Does the simd/omp have control over the tree vectorizer? Or are they
just flags for the omp implementation?
As '#pragma omp simd' doesn't generate any threads and doesn't call the
OpenMP run-time library (libgomp), I would claim that it only controls
the tree vectorizer. (Hence, -fopenmp-simd was added as it permits this
control without enabling thread parallelization or dependence on libgomp
or libpthread.)
Compiler vendors (and users) have different ideas whether the SIMD
pragmas should give the compiler only a hint or completely override the
compiler's heuristics. In case of the Intel compiler, the user rules; in
case of GCC, it only influences the heuristics unless one passes
explicitly -fsimd-cost-model=unlimited (cf. also -Wopenmp-simd).

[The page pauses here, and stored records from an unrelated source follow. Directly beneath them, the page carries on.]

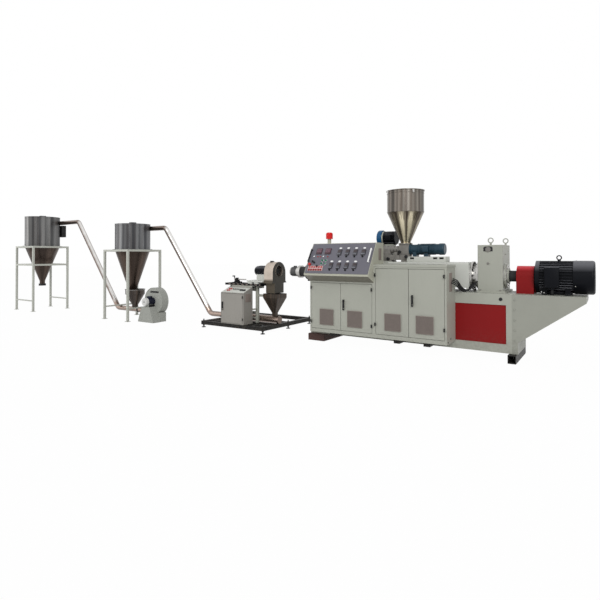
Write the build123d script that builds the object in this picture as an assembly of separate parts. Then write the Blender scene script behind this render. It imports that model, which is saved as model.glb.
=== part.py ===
"""A plastic pelletizing line: a conical twin-screw extruder on its bed, a die-face cutter unit on
floor beams, a cyclone with its feed bowl and blower, a storage silo, and the pipes that join them.

All sizes are in millimetres. While it is drawn, the line has x = 0 at the discharge end of the
extruder's cabinets and +X towards the drive motor. The screws, the die and the cutter share the axis
y = 0, z = AXIS_Z. The operator stands at -Y and the floor is z = 0. At the end everything moves so
that the origin is in the middle of the floor area.
"""
import os
from math import atan2, cos, degrees, hypot, pi, radians, sin, tan

from build123d import *

os.makedirs("parts", exist_ok=True)

# Gaps that hold everywhere
SEAT = 0.3
DOOR_GAP = 6.0
LEAF_GAP = 8.0
PIN_PLAY = 0.05

# Extruder: bed, skids and axis
AXIS_Z = 1255.0
BED_X0 = -280.0
BED_LENGTH = 3528.0
BED_WIDTH = 758.0
BED_Z0 = 120.0
BED_TOP = 1000.0
BED_POST = 77.0
BED_BAYS = 4
BED_TOP_RAIL = 166.0
BED_LOW_RAIL = 131.0
BED_SKIN = 12.0
PANEL_RECESS = 14.0
PANEL_T = 8.0
SKID_W = 112.0
SKID_LENGTH = 938.0
SKID_OVERHANG = 39.0
BLOCK_W = 350.0
BED_X1 = BED_X0 + BED_LENGTH
BED_Y = BED_WIDTH / 2

# Extruder cabinets on the operator side
CAB_DEPTH = 457.0
CAB_Z0 = 230.0
CAB_WALL = 12.0
CAB_FRAME = 30.0
CONSOLE_LENGTH = 1242.0
CONSOLE_TOP = 1130.0
MAIN_LENGTH = 1189.0
MAIN_TOP = 1434.0
LIP_H = 40.0
LIP_OUT = 8.0
CAB_FRONT = -BED_Y - CAB_DEPTH
MAIN_X1 = CONSOLE_LENGTH + MAIN_LENGTH
BEARER_X = (435.0, 1621.0, 2109.0)
BEARER_W = 100.0
BEARER_H = 62.0

# Doors
DOOR_T = 20.0
HINGE_OUT = 8.0
HINGE_BEYOND = 4.0
KNUCKLE_R = 7.0
KNUCKLE_H = 26.0
HINGE_PIN_R = 3.5
HINGE_LEAF_T = 3.0
HINGE_LEAF_W = 22.0
HANDLE_H = 180.0
HANDLE_W = 32.0
HANDLE_OUT = 24.0
LOUVRE_W = 262.0
LOUVRE_H = 262.0
LOUVRE_Z = 375.0
LOUVRE_SLATS = 9

# Operator console
DESK_LIP_Y = -1042.0
DESK_LIP_Z = 1236.0
DESK_LIP_T = 24.0
DESK_TOP_Y = -716.0
DESK_TOP_Z = 1796.0
DESK_BACK_Y = -440.0
PANEL_PLATE_T = 6.0
PANEL_BORDER = 12.0
BEACON_R = 62.0
BEACON_H = 118.0
BEACON_BASE_H = 84.0
BEACON_X = 258.0
BEACON_Y = -590.0

# Barrel, die and feed parts
BARREL_R = 100.0
BARREL_BIG_R = 140.0
DIE_R = 90.0
DIE_LENGTH = 200.0
DIE_FLANGE_R = 126.0
DIE_FLANGE_T = 66.0
DIE_TIP_X = -996.0
CLAMP_RING_R = 150.0
CLAMP_RING_X = -571.0
CLAMP_RING_T = 38.0
BAND_R = 122.0
BAND_W = 150.0
BAND_PITCH = 218.0
STAND_T = 24.0
FEED_X = 1140.0
FEED_W = 200.0
FEED_TOP = 1480.0
COVER_WIDTH = 500.0
COVER_Z0 = 1062.0
COVER_TOP = 1466.0
COVER_T = 6.0
COVER_LEG = 40.0
LANTERN_X = 2608.0
LANTERN_R = 225.0
LANTERN_LENGTH = 128.0

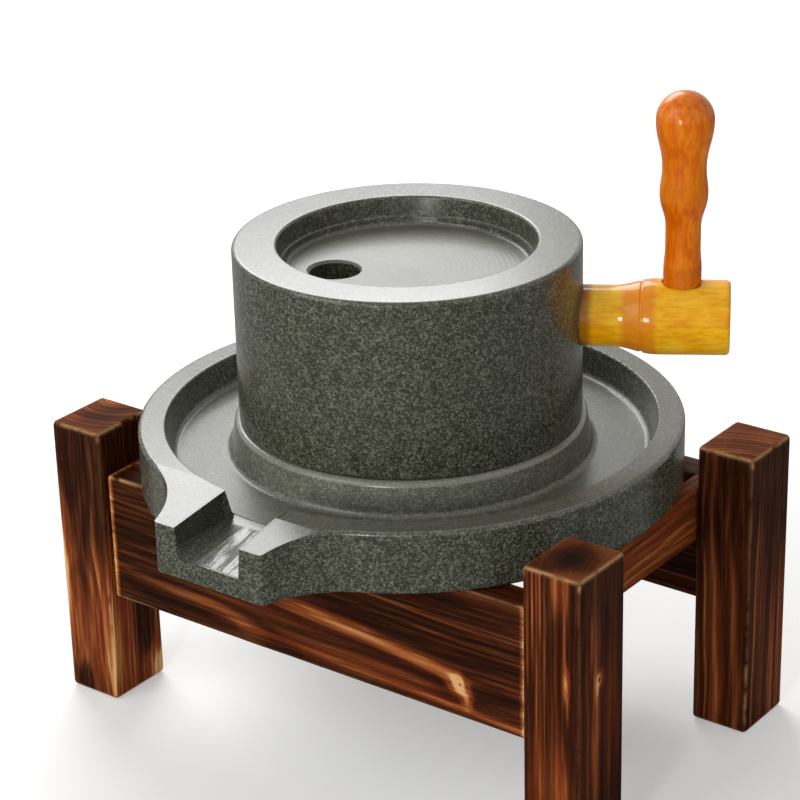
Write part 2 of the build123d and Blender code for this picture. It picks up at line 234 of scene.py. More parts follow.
def speckle(shade, place):
    size = graniteLook["grainSize"]
    finer = graniteLook["finer"]
    reach = graniteLook["ripple"] * size
    sockets = {"Vector": place, "Scale": finer["ripple"] / size}
    ripple = shade.add("ShaderNodeTexNoise", {}, sockets, "Color")
    settings = {"operation": "MULTIPLY_ADD"}
    rippled = shade.add("ShaderNodeVectorMath", settings, (ripple, (reach,) * 3, place))
    layers = {
        "grains": shade.cells(rippled, 1 / size),
        "small": shade.cells(rippled, finer["small"] / size),
        "clouds": shade.noise(place, finer["clouds"] / size, 2),
    }
    value = mixed(layers, graniteLook["shares"])
    stops = [(0.0, graniteLook["dark"]), (0.5, graniteLook["ground"]), (1.0, graniteLook["light"])]
    contrast = graniteLook["contrast"]
    return shade.ramp(value * contrast - (contrast - 1) / 2, stops), value


def polish(shade, place, grains):
    layers = {"grains": grains, "cloud": shade.noise(place, graniteLook["cloudScale"], 3)}
    return mixed(layers, graniteLook["roughShares"]) + graniteLook["roughness"]


# Hopper in the turning stone. A pair says where a zone starts to fade in and where it is full.
hopperLook = {
    "top": (-0.5 * mm, -0.15 * mm),  # under the stone's top
    "mouth": (76 * mm, 74 * mm),  # from the axis
    "floor": (72 * mm, 69 * mm),
    "floorDepth": 17.6 * mm,
    "floorFoot": (-1.4 * mm, -0.4 * mm),  # this and the next two are over the floor
    "floorHead": (3 * mm, 1.4 * mm),
    "wallFoot": (2 * mm, 4 * mm),
    "honing": 0.5,
    "ringPitch": 3.1 * mm,
    "ringWander": (60, 5),  # the wander's scale and its reach in radians
    "ringDepth": 0.015 * mm,
    "ringStrength": 0.6,
    "floorRoughness": 0.1,
    "wallRoughness": 0.04,
}


def topGranite():
    shade = Shade("topGranite")
    place = shade.place()
    x, y, z = shade.split(shade.place(centre=(axisX, axisY, stoneTop)))
    colour, grains = speckle(shade, place)
    radius = root(x * x + y * y)
    height = z + hopperLook["floorDepth"]
    floor = shade.rise(radius, *hopperLook["floor"])
    floor = floor * shade.rise(height, *hopperLook["floorFoot"])
    floor = floor * shade.rise(height, *hopperLook["floorHead"])
    wall = shade.rise(radius, *hopperLook["mouth"]) * shade.rise(height, *hopperLook["wallFoot"])
    top = shade.rise(z, *hopperLook["top"])
    # The tops' share here is partly a painted sheen, laid on as a paler colour; the hopper floor's
    # share is its honing
    honing = floor * hopperLook["honing"] + top * graniteLook["topHoningAndSheen"]
    colour = shade.blendColour(honing, colour, graniteLook["honedAndSheen"])
    wanderScale, wanderReach = hopperLook["ringWander"]
    wander = shade.noise(place, wanderScale) * wanderReach
    rings = sine(radius * (tau / hopperLook["ringPitch"]) + wander)
    normal = shade.bump(rings * floor, hopperLook["ringDepth"], hopperLook["ringStrength"])
    roughness = polish(shade, place, grains) + floor * hopperLook["floorRoughness"]
    return shade.finish(colour, roughness + wall * hopperLook["wallRoughness"], normal)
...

[Remark regarding '#pragma simd': I believe that pragma is only active
with -fcilkplus.]
I don't see why we would need more ways to do the same thing.
Me neither! That's what I'm trying to avoid.
Do you guys use those pragmas for everything related to the
vectorizer? I found that the Intel pragmas (not just simd and omp) are
pretty good fit to most of our needed functionality.
Does GCC use Intel pragmas to control the vectorizer? Would be good to
know how you guys did it, so that we can follow the same pattern.
As written by Jakub, only OpenMP's SIMD (requires: -fopenmp or
-fopenmp-simd), Cilk plus's SIMD (-fcilkplus) and '#pragma gcc ivdep"
(always enabled) are supported.
As a user, I found Intel's pragmas interesting, but at the end regarded
OpenMP's SIMD directives/pragmas as sufficient.
Can GCC vectorize lexical blocks as well? Or just loops?
According to http://gcc.gnu.org/projects/tree-ssa/vectorization.html,
basic-block vectorization (SLP) support exists since 2009.
Tobias